═════ INPUT MATERIAL

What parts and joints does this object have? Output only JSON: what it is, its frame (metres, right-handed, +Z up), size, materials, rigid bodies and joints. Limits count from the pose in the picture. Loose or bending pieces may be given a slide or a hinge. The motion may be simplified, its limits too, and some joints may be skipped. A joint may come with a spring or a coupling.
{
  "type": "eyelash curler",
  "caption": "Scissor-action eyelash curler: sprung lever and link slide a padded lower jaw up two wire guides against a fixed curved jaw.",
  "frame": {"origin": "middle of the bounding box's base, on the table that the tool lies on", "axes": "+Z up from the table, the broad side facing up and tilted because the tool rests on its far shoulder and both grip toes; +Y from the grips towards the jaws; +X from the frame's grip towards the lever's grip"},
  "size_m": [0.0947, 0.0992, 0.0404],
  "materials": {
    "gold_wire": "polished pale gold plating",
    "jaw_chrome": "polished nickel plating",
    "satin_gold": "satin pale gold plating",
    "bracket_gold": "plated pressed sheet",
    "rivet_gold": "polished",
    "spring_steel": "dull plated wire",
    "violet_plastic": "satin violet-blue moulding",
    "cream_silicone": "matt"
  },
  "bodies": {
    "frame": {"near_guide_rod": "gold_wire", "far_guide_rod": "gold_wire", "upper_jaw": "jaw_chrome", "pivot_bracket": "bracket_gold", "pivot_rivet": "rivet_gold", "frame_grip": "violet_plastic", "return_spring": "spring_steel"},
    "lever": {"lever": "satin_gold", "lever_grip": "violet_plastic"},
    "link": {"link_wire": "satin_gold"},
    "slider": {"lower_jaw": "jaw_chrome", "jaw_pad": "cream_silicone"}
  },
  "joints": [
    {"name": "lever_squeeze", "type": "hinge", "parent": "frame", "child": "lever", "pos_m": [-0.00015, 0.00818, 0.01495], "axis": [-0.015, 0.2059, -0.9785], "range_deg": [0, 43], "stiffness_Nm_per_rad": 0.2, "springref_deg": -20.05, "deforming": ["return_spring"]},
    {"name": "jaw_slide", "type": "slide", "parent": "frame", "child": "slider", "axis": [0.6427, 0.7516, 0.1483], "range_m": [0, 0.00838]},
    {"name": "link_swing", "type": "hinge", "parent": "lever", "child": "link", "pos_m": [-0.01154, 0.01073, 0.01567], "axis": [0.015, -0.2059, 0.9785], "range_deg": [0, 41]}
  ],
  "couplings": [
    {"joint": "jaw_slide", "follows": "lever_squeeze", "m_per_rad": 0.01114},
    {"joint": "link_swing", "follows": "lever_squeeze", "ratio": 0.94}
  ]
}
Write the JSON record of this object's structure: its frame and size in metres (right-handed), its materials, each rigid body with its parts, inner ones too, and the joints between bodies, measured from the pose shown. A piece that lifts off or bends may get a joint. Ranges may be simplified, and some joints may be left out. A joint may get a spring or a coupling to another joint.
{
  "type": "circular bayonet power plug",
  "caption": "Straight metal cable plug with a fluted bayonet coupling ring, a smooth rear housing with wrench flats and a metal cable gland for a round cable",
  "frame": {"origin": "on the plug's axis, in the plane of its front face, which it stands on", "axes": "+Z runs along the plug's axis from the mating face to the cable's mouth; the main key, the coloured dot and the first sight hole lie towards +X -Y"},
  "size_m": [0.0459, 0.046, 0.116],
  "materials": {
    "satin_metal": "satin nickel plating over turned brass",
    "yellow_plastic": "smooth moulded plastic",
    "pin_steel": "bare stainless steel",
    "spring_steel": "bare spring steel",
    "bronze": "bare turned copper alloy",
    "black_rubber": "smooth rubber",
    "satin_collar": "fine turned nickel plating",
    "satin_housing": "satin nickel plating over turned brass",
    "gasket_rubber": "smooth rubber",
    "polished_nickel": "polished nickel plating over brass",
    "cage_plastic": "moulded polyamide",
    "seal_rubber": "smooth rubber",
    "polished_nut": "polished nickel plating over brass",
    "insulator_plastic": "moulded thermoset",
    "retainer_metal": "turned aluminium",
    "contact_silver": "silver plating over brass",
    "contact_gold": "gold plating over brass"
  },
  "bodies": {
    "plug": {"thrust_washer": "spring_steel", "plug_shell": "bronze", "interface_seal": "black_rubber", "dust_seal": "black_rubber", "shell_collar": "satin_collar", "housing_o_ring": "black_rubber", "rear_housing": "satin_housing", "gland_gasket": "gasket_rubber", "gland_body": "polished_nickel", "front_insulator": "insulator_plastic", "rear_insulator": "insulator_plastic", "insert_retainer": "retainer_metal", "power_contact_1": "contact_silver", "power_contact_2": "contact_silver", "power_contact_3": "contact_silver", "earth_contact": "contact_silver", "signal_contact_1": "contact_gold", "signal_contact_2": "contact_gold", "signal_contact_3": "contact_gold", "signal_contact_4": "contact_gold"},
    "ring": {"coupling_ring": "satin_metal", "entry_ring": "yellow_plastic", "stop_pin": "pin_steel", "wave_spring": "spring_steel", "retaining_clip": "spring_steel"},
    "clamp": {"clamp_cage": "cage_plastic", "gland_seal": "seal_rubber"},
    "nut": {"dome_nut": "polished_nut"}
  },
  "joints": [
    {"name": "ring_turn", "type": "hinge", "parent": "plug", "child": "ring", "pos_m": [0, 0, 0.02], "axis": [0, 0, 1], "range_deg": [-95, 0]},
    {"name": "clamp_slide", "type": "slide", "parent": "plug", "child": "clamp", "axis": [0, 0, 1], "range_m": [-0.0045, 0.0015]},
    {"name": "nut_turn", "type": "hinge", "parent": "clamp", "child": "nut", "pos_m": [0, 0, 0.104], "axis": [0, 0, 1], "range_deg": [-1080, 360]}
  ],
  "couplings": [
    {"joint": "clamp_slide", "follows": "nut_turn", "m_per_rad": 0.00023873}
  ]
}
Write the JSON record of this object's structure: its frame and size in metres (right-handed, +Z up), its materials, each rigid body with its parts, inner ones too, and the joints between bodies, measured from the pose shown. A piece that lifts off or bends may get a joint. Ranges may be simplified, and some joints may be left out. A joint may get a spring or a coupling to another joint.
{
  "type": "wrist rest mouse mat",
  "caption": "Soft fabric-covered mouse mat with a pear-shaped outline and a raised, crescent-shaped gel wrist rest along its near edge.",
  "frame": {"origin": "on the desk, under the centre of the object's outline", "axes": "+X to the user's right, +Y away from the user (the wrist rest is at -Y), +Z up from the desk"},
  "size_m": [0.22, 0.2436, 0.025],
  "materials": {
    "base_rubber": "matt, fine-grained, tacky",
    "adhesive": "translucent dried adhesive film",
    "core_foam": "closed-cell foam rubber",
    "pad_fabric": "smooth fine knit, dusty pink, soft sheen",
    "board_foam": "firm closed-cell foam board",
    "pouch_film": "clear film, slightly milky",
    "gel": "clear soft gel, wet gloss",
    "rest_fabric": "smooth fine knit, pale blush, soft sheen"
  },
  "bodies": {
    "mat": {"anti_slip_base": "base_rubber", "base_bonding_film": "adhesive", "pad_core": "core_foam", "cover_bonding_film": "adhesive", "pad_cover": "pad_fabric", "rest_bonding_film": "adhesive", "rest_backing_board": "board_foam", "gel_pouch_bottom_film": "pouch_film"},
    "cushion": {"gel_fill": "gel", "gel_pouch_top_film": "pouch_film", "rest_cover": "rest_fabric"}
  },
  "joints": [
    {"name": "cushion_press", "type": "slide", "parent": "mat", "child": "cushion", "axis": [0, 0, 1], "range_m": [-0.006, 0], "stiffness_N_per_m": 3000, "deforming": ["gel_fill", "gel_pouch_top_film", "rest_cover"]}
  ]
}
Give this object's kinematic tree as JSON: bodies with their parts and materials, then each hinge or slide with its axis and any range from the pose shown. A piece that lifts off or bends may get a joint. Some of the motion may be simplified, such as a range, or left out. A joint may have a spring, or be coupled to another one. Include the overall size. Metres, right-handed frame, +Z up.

══════════

> [GOAL]:
Please output every record, keeping each line exact.

> [OUTPUT OF THE EXERCISE]:
What parts and joints does this object have? Output only JSON: what it is, its frame (metres, right-handed, +Z up), size, materials, rigid bodies and joints. Limits count from the pose in the picture. Loose or bending pieces may be given a slide or a hinge. The motion may be simplified, its limits too, and some joints may be skipped. A joint may come with a spring or a coupling.
{
  "type": "eyelash curler",
  "caption": "Scissor-action eyelash curler: sprung lever and link slide a padded lower jaw up two wire guides against a fixed curved jaw.",
  "frame": {"origin": "middle of the bounding box's base, on the table that the tool lies on", "axes": "+Z up from the table, the broad side facing up and tilted because the tool rests on its far shoulder and both grip toes; +Y from the grips towards the jaws; +X from the frame's grip towards the lever's grip"},
  "size_m": [0.0947, 0.0992, 0.0404],
  "materials": {
    "gold_wire": "polished pale gold plating",
    "jaw_chrome": "polished nickel plating",
    "satin_gold": "satin pale gold plating",
    "bracket_gold": "plated pressed sheet",
    "rivet_gold": "polished",
    "spring_steel": "dull plated wire",
    "violet_plastic": "satin violet-blue moulding",
    "cream_silicone": "matt"
  },
  "bodies": {
    "frame": {"near_guide_rod": "gold_wire", "far_guide_rod": "gold_wire", "upper_jaw": "jaw_chrome", "pivot_bracket": "bracket_gold", "pivot_rivet": "rivet_gold", "frame_grip": "violet_plastic", "return_spring": "spring_steel"},
    "lever": {"lever": "satin_gold", "lever_grip": "violet_plastic"},
    "link": {"link_wire": "satin_gold"},
    "slider": {"lower_jaw": "jaw_chrome", "jaw_pad": "cream_silicone"}
  },
  "joints": [
    {"name": "lever_squeeze", "type": "hinge", "parent": "frame", "child": "lever", "pos_m": [-0.00015, 0.00818, 0.01495], "axis": [-0.015, 0.2059, -0.9785], "range_deg": [0, 43], "stiffness_Nm_per_rad": 0.2, "springref_deg": -20.05, "deforming": ["return_spring"]},
    {"name": "jaw_slide", "type": "slide", "parent": "frame", "child": "slider", "axis": [0.6427, 0.7516, 0.1483], "range_m": [0, 0.00838]},
    {"name": "link_swing", "type": "hinge", "parent": "lever", "child": "link", "pos_m": [-0.01154, 0.01073, 0.01567], "axis": [0.015, -0.2059, 0.9785], "range_deg": [0, 41]}
  ],
  "couplings": [
    {"joint": "jaw_slide", "follows": "lever_squeeze", "m_per_rad": 0.01114},
    {"joint": "link_swing", "follows": "lever_squeeze", "ratio": 0.94}
  ]
}
Write the JSON record of this object's structure: its frame and size in metres (right-handed), its materials, each rigid body with its parts, inner ones too, and the joints between bodies, measured from the pose shown. A piece that lifts off or bends may get a joint. Ranges may be simplified, and some joints may be left out. A joint may get a spring or a coupling to another joint.
{
  "type": "circular bayonet power plug",
  "caption": "Straight metal cable plug with a fluted bayonet coupling ring, a smooth rear housing with wrench flats and a metal cable gland for a round cable",
  "frame": {"origin": "on the plug's axis, in the plane of its front face, which it stands on", "axes": "+Z runs along the plug's axis from the mating face to the cable's mouth; the main key, the coloured dot and the first sight hole lie towards +X -Y"},
  "size_m": [0.0459, 0.046, 0.116],
  "materials": {
    "satin_metal": "satin nickel plating over turned brass",
    "yellow_plastic": "smooth moulded plastic",
    "pin_steel": "bare stainless steel",
    "spring_steel": "bare spring steel",
    "bronze": "bare turned copper alloy",
    "black_rubber": "smooth rubber",
    "satin_collar": "fine turned nickel plating",
    "satin_housing": "satin nickel plating over turned brass",
    "gasket_rubber": "smooth rubber",
    "polished_nickel": "polished nickel plating over brass",
    "cage_plastic": "moulded polyamide",
    "seal_rubber": "smooth rubber",
    "polished_nut": "polished nickel plating over brass",
    "insulator_plastic": "moulded thermoset",
    "retainer_metal": "turned aluminium",
    "contact_silver": "silver plating over brass",
    "contact_gold": "gold plating over brass"
  },
  "bodies": {
    "plug": {"thrust_washer": "spring_steel", "plug_shell": "bronze", "interface_seal": "black_rubber", "dust_seal": "black_rubber", "shell_collar": "satin_collar", "housing_o_ring": "black_rubber", "rear_housing": "satin_housing", "gland_gasket": "gasket_rubber", "gland_body": "polished_nickel", "front_insulator": "insulator_plastic", "rear_insulator": "insulator_plastic", "insert_retainer": "retainer_metal", "power_contact_1": "contact_silver", "power_contact_2": "contact_silver", "power_contact_3": "contact_silver", "earth_contact": "contact_silver", "signal_contact_1": "contact_gold", "signal_contact_2": "contact_gold", "signal_contact_3": "contact_gold", "signal_contact_4": "contact_gold"},
    "ring": {"coupling_ring": "satin_metal", "entry_ring": "yellow_plastic", "stop_pin": "pin_steel", "wave_spring": "spring_steel", "retaining_clip": "spring_steel"},
    "clamp": {"clamp_cage": "cage_plastic", "gland_seal": "seal_rubber"},
    "nut": {"dome_nut": "polished_nut"}
  },
  "joints": [
    {"name": "ring_turn", "type": "hinge", "parent": "plug", "child": "ring", "pos_m": [0, 0, 0.02], "axis": [0, 0, 1], "range_deg": [-95, 0]},
    {"name": "clamp_slide", "type": "slide", "parent": "plug", "child": "clamp", "axis": [0, 0, 1], "range_m": [-0.0045, 0.0015]},
    {"name": "nut_turn", "type": "hinge", "parent": "clamp", "child": "nut", "pos_m": [0, 0, 0.104], "axis": [0, 0, 1], "range_deg": [-1080, 360]}
  ],
  "couplings": [
    {"joint": "clamp_slide", "follows": "nut_turn", "m_per_rad": 0.00023873}
  ]
}
Write the JSON record of this object's structure: its frame and size in metres (right-handed, +Z up), its materials, each rigid body with its parts, inner ones too, and the joints between bodies, measured from the pose shown. A piece that lifts off or bends may get a joint. Ranges may be simplified, and some joints may be left out. A joint may get a spring or a coupling to another joint.
{
  "type": "wrist rest mouse mat",
  "caption": "Soft fabric-covered mouse mat with a pear-shaped outline and a raised, crescent-shaped gel wrist rest along its near edge.",
  "frame": {"origin": "on the desk, under the centre of the object's outline", "axes": "+X to the user's right, +Y away from the user (the wrist rest is at -Y), +Z up from the desk"},
  "size_m": [0.22, 0.2436, 0.025],
  "materials": {
    "base_rubber": "matt, fine-grained, tacky",
    "adhesive": "translucent dried adhesive film",
    "core_foam": "closed-cell foam rubber",
    "pad_fabric": "smooth fine knit, dusty pink, soft sheen",
    "board_foam": "firm closed-cell foam board",
    "pouch_film": "clear film, slightly milky",
    "gel": "clear soft gel, wet gloss",
    "rest_fabric": "smooth fine knit, pale blush, soft sheen"
  },
  "bodies": {
    "mat": {"anti_slip_base": "base_rubber", "base_bonding_film": "adhesive", "pad_core": "core_foam", "cover_bonding_film": "adhesive", "pad_cover": "pad_fabric", "rest_bonding_film": "adhesive", "rest_backing_board": "board_foam", "gel_pouch_bottom_film": "pouch_film"},
    "cushion": {"gel_fill": "gel", "gel_pouch_top_film": "pouch_film", "rest_cover": "rest_fabric"}
  },
  "joints": [
    {"name": "cushion_press", "type": "slide", "parent": "mat", "child": "cushion", "axis": [0, 0, 1], "range_m": [-0.006, 0], "stiffness_N_per_m": 3000, "deforming": ["gel_fill", "gel_pouch_top_film", "rest_cover"]}
  ]
}
Give this object's kinematic tree as JSON: bodies with their parts and materials, then each hinge or slide with its axis and any range from the pose shown. A piece that lifts off or bends may get a joint. Some of the motion may be simplified, such as a range, or left out. A joint may have a spring, or be coupled to another one. Include the overall size. Metres, right-handed frame, +Z up.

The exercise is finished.